Sunday, 18 December 2011

structures & spectres

structures & spectres is a place where I put images. 
Images that I have taken sometime ago, 
not long ago, 
or even yesterday.
No words, 
just images left to speak for themselves.   
Have a look: 

Saturday, 10 December 2011

Imagining the Cinema Project

The bio box at the Strand Cinema, Creswick



While I am based in Australia I am working on a research project tracking down the sites of historic cinemas in regional Victoria. It’s a rewarding project, which have so far lead me to unearthed more than 300 spaces that have been used to show film at one time or another since the early 1900s. Somewhat like Islington’s Lost Cinemas, a project of mine that focuses on the history of movie-theatres in the London Borough of Islington, many of the old cinemas, public halls or Mechanics Institutes that have brought people together to watch moving images have long gone.

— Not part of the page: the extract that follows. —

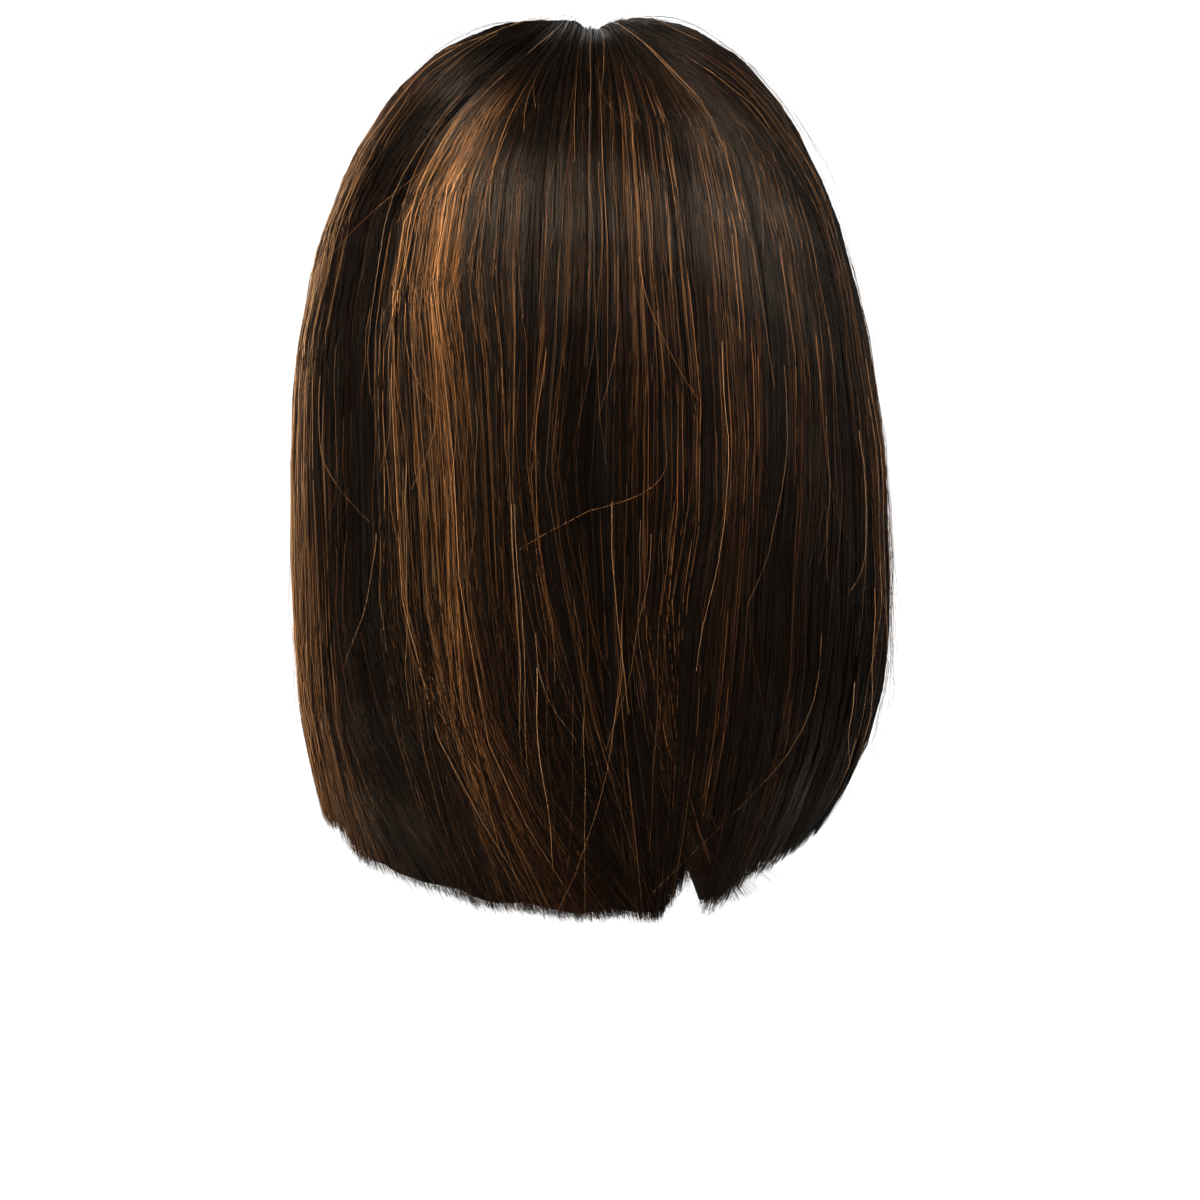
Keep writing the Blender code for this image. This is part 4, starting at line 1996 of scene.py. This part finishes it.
@dataclass(frozen=True)
class Studio:
    """Floor, backdrop, lights and the camera of the photo."""

    scale: float = 0.0004
    frame_pixels: int = 1200
    centre_column: float = 590.0
    top_row: float = 16.0
    top_level: float = 0.020
    distance: float = 4.5
    sensor_width: float = 36.0
    clip: Span = (0.05, 20.0)
    floor_drop: float = 0.075
    floor_reach: float = 4.0
    floor_corners: int = 48
    floor_grey: float = 0.45
    floor_glow: float = 0.95
    floor_roughness: float = 0.9
    floor_specular: float = 0.1
    air_seen: float = 1.15
    air_behind: float = 0.36
    air_before: float = 0.03
    air_turn: Span = (-0.75, 0.0)
    softboxes: tuple[Softbox, ...] = (
        Softbox(name="key", place=(0.45, 1.85, 0.82), size=(1.0, 0.5), power=10.5),
        Softbox(name="rim_right", place=(-1.7, -0.1, 0.60), size=(0.5, 0.9), power=1.2),
        Softbox(
            name="rim_left",
            place=(1.6, 0.1, 0.45),
            size=(0.5, 0.9),
            power=3.4,
            colour=(1.0, 0.95, 0.88),
        ),
        Softbox(
            name="front",
            place=(0.2, -1.8, 0.8),
            size=(1.0, 1.0),
            power=18.0,
            spread=180.0,
        ),
    )

    def build(self, top: float, bottom: float) -> None:
        """Builds all of it.

        Args:
            top: level of the object's top.
            bottom: level of its lowest tip.
        """
        self._floor(bottom - self.floor_drop)
        for box in self.softboxes:
            box.build(0.5 * (top + bottom))
        self._camera()
        self._air()
        bpy.context.scene.view_settings.view_transform = "Standard"

    def _floor(self, level: float) -> None:
        """A plain pale round floor that glows for the camera alone.

        Args:
            level: its height.
        """
        turns = math.tau * np.arange(self.floor_corners) / self.floor_corners
        across, along = self.floor_reach * np.cos(turns), self.floor_reach * np.sin(turns)
        points = np.stack([across, along, np.full(self.floor_corners, level)], -1)
        material, bench, shader = new_material("pale_paper")
        seen = bench.add("ShaderNodeLightPath", output="Is Camera Ray")
        bench.fill(shader, {
            "Base Color": (self.floor_grey, self.floor_grey, self.floor_grey, 1.0),
            "Roughness": self.floor_roughness,
            "Specular IOR Level": self.floor_specular,
            "Emission Color": bench.colour_mix(seen, (0.0, 0.0, 0.0), (1.0, 1.0, 1.0)),
            "Emission Strength": self.floor_glow,
        })
        mesh_object("floor", points, [tuple(range(self.floor_corners))], material)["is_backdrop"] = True

    def _camera(self) -> None:
        """The camera, level with the middle of the photo and behind the wig."""
        data = bpy.data.cameras.new("camera")
        half = self.scale * self.frame_pixels / 2
        data.sensor_width = self.sensor_width
        data.lens = self.sensor_width / 2 / (half / self.distance)
        data.clip_start, data.clip_end = self.clip
        camera = linked("camera", data)
        middle = self.frame_pixels / 2
        across = -(middle - self.centre_column) * self.scale
        level = self.top_level - (middle - self.top_row) * self.scale
        camera.location = (across, self.distance, level)
        camera.rotation_euler = (math.pi / 2, 0.0, math.pi)
        bpy.context.scene.camera = camera

    def _air(self) -> None:
        """White air that is bright behind the wig and dim before it."""
        world = bpy.data.worlds.new("studio_air")
        world.use_nodes = True
        bench = NodeBench(world.node_tree)
        place = bench.add("ShaderNodeTexCoord", output="Generated")
        before = bench.axis(place, "Y").ramp(*self.air_turn)
        lit = self.air_behind + (self.air_before - self.air_behind) * before
        seen = bench.add("ShaderNodeLightPath", output="Is Camera Ray")
        bench.fill(world.node_tree.nodes["Background"], {
            "Strength": lit + (self.air_seen - lit) * seen,
            "Color": (1.0, 1.0, 1.0, 1.0),
        })
        bpy.context.scene.world = world


def vector_angles(aim: np.ndarray) -> tuple[float, float, float]:
    """Turns a light's own -Z along a direction.

    Args:
        aim: the direction.

    Returns:
        Euler angles.
    """
    flat = math.hypot(aim[0], aim[1])
    return (math.atan2(flat, -aim[2]), 0.0, math.atan2(aim[1], aim[0]) - math.pi / 2)


def main() -> None:
    """Builds every piece in order."""
    logging.basicConfig(level=logging.INFO, format="%(message)s")
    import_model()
    solid_box = [list(corner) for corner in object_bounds()]
    top, bottom = solid_box[1][2], solid_box[0][2]
    groom = Groom(HairForm(), Hem(), Relief(), Draw())
    dresser = TressDresser(groom, UnderCoat(), StrandSweep(), HairFinish())
    for tress in TRESSES:
        lit = tress.name == HIGHLIGHTED_TRESS
        dresser.dress(tress, Finish.HIGHLIGHTED_HAIR if lit else Finish.DARK_HAIR)
    dresser.loosen(LooseHairs(), Finish.DARK_HAIR)
    CapDresser().dress()
    Studio().build(top, bottom)


if __name__ == "__main__":
    main()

Yet both in Islington and the regional towns in Victoria that we are visiting traces of the buildings still exist; be this in the bricks that still stand, in the remembrance of local people or through their imagined projection onto the contemporary spaces of the everyday, such as my aim when photographically documenting the sites as they stand today.

Imaging the Cinema Project is part of a larger and ongoing curatorial and commissioning programme (The Cinemas Project) by Bridget Crone that is developed in partnership with NETS, Victoria and supported by Monash University Faculty of Art and Design.

There is a blog that charts the research project as we journey both into cinema history and across the regional towns in Victoria, Australia. The Imaging the Cinema Project blog can be found here.


ABOUT “THE CINEMAS PROJECT”
The Cinemas Project is an exciting new framework for the commissioning and development of projects by contemporary artists working with the moving image and live performance in relation to the sites of historic cinemas across regional Victoria. The Cinemas Project addresses cinemas as spectral sites, places that are in existence or existing only in memory, and so are full of spirited visions and ghostly images. The Cinemas Project will focus on commissioning new contemporary art work that involves aspects of live performance or the moving image in order to address the type of work initially presented in these spaces.

The Cinemas Project takes these various possibilities as a starting point to invite artists who take these differing approaches to participation and spectatorship, matching one artist to one of the six participating locations across Victoria.

Saturday, 5 November 2011

Phantom Rides and Lantau Island

The relationship between the train and cinema go back along way – in fact to the very beginning of cinema. The train window with its fleeting images has often been compared to the cinema screen (something that I explored in Traversal – First Passage) offering passengers something akin to a cinematic experience; so with this in mind, it is little wonder that one of the first subjects that cinema pictured was train travel. From around 1897 a popular film genre involving a different type of view from the train emerged known as ‘phantom rides’. In these films both the cameraperson and the camera would be strapped to the front of a moving train, the resulting film gave the viewer an exciting experience that was both dynamic (cameras in early film were generally completely static and fixed only in one place) and offered a unique perspective, that is, the view from the front of the train as it accelerated along train tracks, entered tunnels and went round corners. What was exhilarating about phantom rides, and hence its name, was that the movement filmed appeared to be powered by an invisible force.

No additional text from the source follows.